Wednesday, August 19, 2009

The Semi-Annual Violation

My dentist’s office ceiling is exceptionally clean. I know this because I spent 45 minutes looking at every visible millimeter of it while I was having my teeth cleaned--no cobwebs, no dusty light fixtures—it was beautiful.

I was trying hard to ignore what was happening to my mouth.

I AM truly grateful for modern dentistry, but that still doesn’t mean I enjoy going to the dentist. It’s just...

the odors of disinfectant, hot inner tooth-core and sweet laughing gas,

the sounds of high-pitched drills,

the taste of “latex glove,”

the sight of masked, goggled people and

the unpleasant spray of dry air on my teeth

...that upsets and disturbs all five of my senses. And that’s just from a cleaning. I don’t know anyone who enjoys their bi-yearly “mouth invasion” even with a plastic toy surprise at the end.

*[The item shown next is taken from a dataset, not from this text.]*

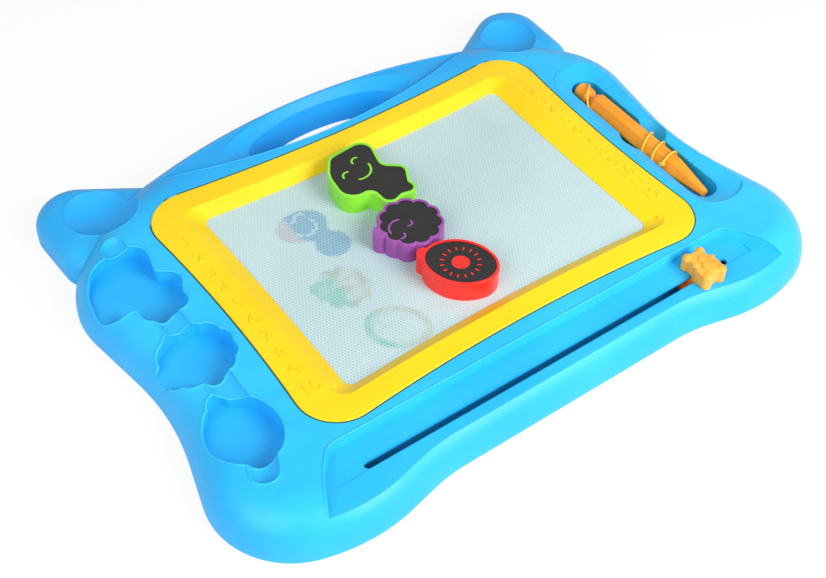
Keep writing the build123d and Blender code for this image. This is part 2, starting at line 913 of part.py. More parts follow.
def cord_path():
    bore = [cord_point(*station) for station in cord_bore_route]
    points = bore[1:] + [cord_point(*station) for station in cord_lead_route] + winding_points()
    ways = [(bore[1] - bore[0]).normalized()]
    ways += [(after - before).normalized() for before, after in zip(points, points[2:])]
    ways.append((points[-1] - points[-2]).normalized())
    edges = [Line(bore[0], bore[1])]
    for index in range(len(points) - 1):
        edges += biarc(points[index], ways[index], points[index + 1], ways[index + 1])
    return Wire([edge.edge() for edge in edges])


def pen_cord():
    path = cord_path()
    section = Plane(origin=path @ 0, z_dir=path % 0) * Circle(cord_radius)
    cord = sweep(section, path=path)
    radii = [edge.radius for edge in path.edges() if edge.geom_type == GeomType.CIRCLE]
    print("pen cord length", round(path.length, 1), "tightest bend", round(min(radii), 2))
    ideal = math.pi * cord_radius**2 * path.length
    print("pen cord volume", round(cord.volume, 2), "of", round(ideal, 2))
    print("pen cord least gap to itself", round(least_gap(path, 2 * cord_radius), 2))
    return cord


def least_gap(path, diameter):
    count = round(path.length / diameter * 4)
    points = [path @ (index / count) for index in range(count + 1)]
    gaps = []
    for index, point in enumerate(points):
        gaps += [(point - other).length for other in points[index + 16:]]
    return min(gaps) - diameter


# Stamps: moulded shell, magnetic face let into its top and a lid let into its bottom
def smile_strokes(place_x, place_y, turn, size):
    eye, half, rise = face_eye_x * size, face_eye_half * size, face_eye_rise * size
    smile = face_smile_half * size
    arcs = [((side * eye - half, 0), (side * eye, rise), (side * eye + half, 0)) for side in (-1, 1)]
    drop, low = -face_smile_drop * size, -face_smile_low * size
    arcs.append(((-smile, drop), (0, low), (smile, drop)))
    strokes = [SlotArc(ThreePointArc(*arc).edge(), stroke_width) for arc in arcs]
    return [place(stroke, (place_x, place_y), turn) for stroke in strokes]


def citrus_strokes():
    strokes = [Circle(citrus_disc_radius)]
    for index in range(citrus_seeds):
        seed = SlotOverall(citrus_seed_length, citrus_seed_width)
        turn = Rot(0, 0, index * 360 / citrus_seeds)
        strokes.append(turn * Pos(citrus_seed_ring, 0) * seed)
    return strokes


def stamp_nodes(name, outline, face, strokes, spot):
    bottom_z = panel_top_z
    top_z = bottom_z + stamp_height
    seat_z = top_z - stamp_face_depth
    web_z = seat_z - stamp_web
    lid_z = bottom_z + stamp_lid
    shell = prism(place(outline(0), spot), bottom_z, top_z)
    shell = fillet(top_edges(shell), stamp_edge_round)
    past_z = top_z + overrun
    shell -= prism(place(grown(face, stamp_fit), spot), seat_z, past_z)
    hollow = prism(place(outline(-stamp_side_wall), spot), bottom_z, web_z)
    for width, depth in [(pear_length, stamp_rib), (stamp_rib, pear_length)]:
        hollow -= block(*spot, width, depth, lid_z, web_z)
    shell -= hollow
    sheet = prism(place(face, spot), seat_z, seat_z + stamp_sheet)
    for stroke in strokes:
        ridge = place(stroke, spot)
        shell += prism(ridge, seat_z - stamp_web / 2, seat_z + stamp_sheet - stroke_drop)
        sheet -= prism(grown(ridge, stamp_fit), seat_z, past_z)
    lid = prism(place(outline(-stamp_side_wall - stamp_fit), spot), bottom_z, lid_z)
    return {f"{name}_shell": shell, f"{name}_face": sheet, f"{name}_lid": lid}


def stamps():
    pear_strokes = smile_strokes(*pear_face_place, pear_face_turn, 1)
    grape_strokes = smile_strokes(*grape_face_place, grape_face_turn, grape_face_scale)
    seeds = citrus_strokes()
    nodes = stamp_nodes("pear_stamp", pear_outline, pear_face(), pear_strokes, pear_rest)
    nodes |= stamp_nodes("grape_stamp", grape_outline, grape_face(), grape_strokes, grape_rest)
    return nodes | stamp_nodes("citrus_stamp", citrus_outline, citrus_face(), seeds, citrus_rest)


def all_nodes():
    nodes = {"top_shell": top_shell(), "base_cover": base_cover(), "bezel": bezel()}
    nodes |= {"bezel_screws": bezel_screws(), "base_screws": base_screws()}
    nodes |= screen_films()
    nodes |= {"eraser_knob": eraser_knob(), "eraser_bar": eraser_bar()}
    nodes |= {"eraser_magnet": eraser_magnet(), "eraser_screw": eraser_screw()}
    nodes |= {"pen_barrel": pen_barrel(), "pen_nose": pen_nose(), "pen_tail": pen_tail()}
    nodes |= {"pen_magnet": pen_magnet(), "pen_cord": pen_cord()}
    return nodes | stamps()


if __name__ == "__main__":
    for name, shape in all_nodes().items():
        print(name, "valid" if shape.is_valid else "NOT VALID", len(shape.solids()), "solid(s)")
        write(name, shape)
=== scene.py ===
import bmesh
import bpy
import math
from mathutils import Matrix, Vector
from mathutils.bvhtree import BVHTree


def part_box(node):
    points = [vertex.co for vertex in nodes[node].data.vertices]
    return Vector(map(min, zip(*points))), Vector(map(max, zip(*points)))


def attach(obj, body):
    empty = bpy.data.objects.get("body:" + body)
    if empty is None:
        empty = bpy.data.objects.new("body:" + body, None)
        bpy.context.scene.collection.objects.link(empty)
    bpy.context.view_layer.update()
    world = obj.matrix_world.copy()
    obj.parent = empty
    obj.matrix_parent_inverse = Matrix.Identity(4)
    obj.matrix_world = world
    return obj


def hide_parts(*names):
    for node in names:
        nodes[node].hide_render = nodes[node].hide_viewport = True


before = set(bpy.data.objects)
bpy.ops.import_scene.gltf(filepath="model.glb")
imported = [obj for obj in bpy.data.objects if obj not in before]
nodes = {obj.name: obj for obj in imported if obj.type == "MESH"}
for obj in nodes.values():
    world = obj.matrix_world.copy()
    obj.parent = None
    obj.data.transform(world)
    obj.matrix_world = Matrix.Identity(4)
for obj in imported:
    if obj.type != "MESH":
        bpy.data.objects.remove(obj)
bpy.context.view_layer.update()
mm = 0.001
root3 = math.sqrt(3)
print("frame loaded:", len(nodes), "nodes")


# Shader sums: a wire is one socket's output, and every sign between wires adds a Math node
class Wire:
    def __init__(self, finish, socket):
        self.finish = finish
        self.socket = socket

    def result(self, operation, *values):
        return self.finish.add("ShaderNodeMath", {"operation": operation}, dict(enumerate(values)))

    def __add__(self, other):
        return self.result("ADD", self, other)

    def __radd__(self, other):
        return self.result("ADD", other, self)

    def __sub__(self, other):
        return self.result("SUBTRACT", self, other)

    def __rsub__(self, other):
        return self.result("SUBTRACT", other, self)

    def __mul__(self, other):
        return self.result("MULTIPLY", self, other)

    def __rmul__(self, other):
        return self.result("MULTIPLY", other, self)

    def __truediv__(self, other):
        return self.result("DIVIDE", self, other)

    def __mod__(self, other):
        return self.result("FLOORED_MODULO", self, other)

    def __lt__(self, other):
        return self.result("LESS_THAN", self, other)

    def __abs__(self):
        return self.result("ABSOLUTE", self)

    def root(self):
        return self.result("SQRT", self)

    def larger(self, other):
        return self.result("MAXIMUM", self, other)

    def rise(self, low, high):
        # 0 below low, 1 above high and a soft step between
        settings = {"interpolation_type": "SMOOTHSTEP"}
        values = {0: self, 1: low, 2: high, 3: 0.0, 4: 1.0}
        return self.finish.add("ShaderNodeMapRange", settings, values)


def most(wires):
    # the largest of several wires
    first, *others = wires
    for wire in others:
        first = first.larger(wire)
    return first


def between(wire, start, gain):
    # the start where the wire is 0, and the start with the whole gain where it is 1
    return start + gain * wire


def colour(shade):
    # a shade is three numbers, or already a wire
    return shade if isinstance(shade, Wire) else (*shade, 1.0)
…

I think my problem is that I don’t like watching someone mess with me. If my mouth was on my back and not right below my nose, I’m sure I could read a magazine through the whole procedure. Headphones are offered in some offices along with drop down television sets to amuse and distract patients. That doesn’t work for me, and I sometimes miss critical commands like, “Turn towards me,” “Spit” “Bite” and “Don’t Bite."

Yet, how fortunate we are to have the ability to sit and do nothing but count dots on dentist office ceilings. If you believe what my father used to tell me, that, as a boy, the dentist made him power the dental drill himself like a bicycle, you’re be especially thankful. Dad said the drill was so slow you could count the revolutions. I always figured it was just another, “when I was a boy” story—full of well-meaning deception.

As it turns out...Dad was only half lying. Dentists in the late 19th century acquired the ‘newest’ tool—a ‘modern’ foot operated drill. The dentist himself would pump his foot to operate the machine. All day long, push, push...and push. And people back then had LOUSY teeth too. I’ll bet those dentists had some enviable calve muscles.

Teeth are in much better condition now than when I was a kid, thanks to better toothpaste and fluorinated water. My children, for example, have never had a cavity--and it’s certainly not because they’re superior brushers. Yet, dentists still want to see them twice a year. I think it’s because they just like to see teeth. Dentists are also addicted to interpreting “Wide-Open Mouth” language. That’s why they always ask you open-ended questions during the process:

“How are the kids?” Dentist Mark asks during a recent appointment.


“I don’t see any problems. I want to poke at your teeth anyway. How’s life?”

“Jane, a little air here. Read any good books lately?”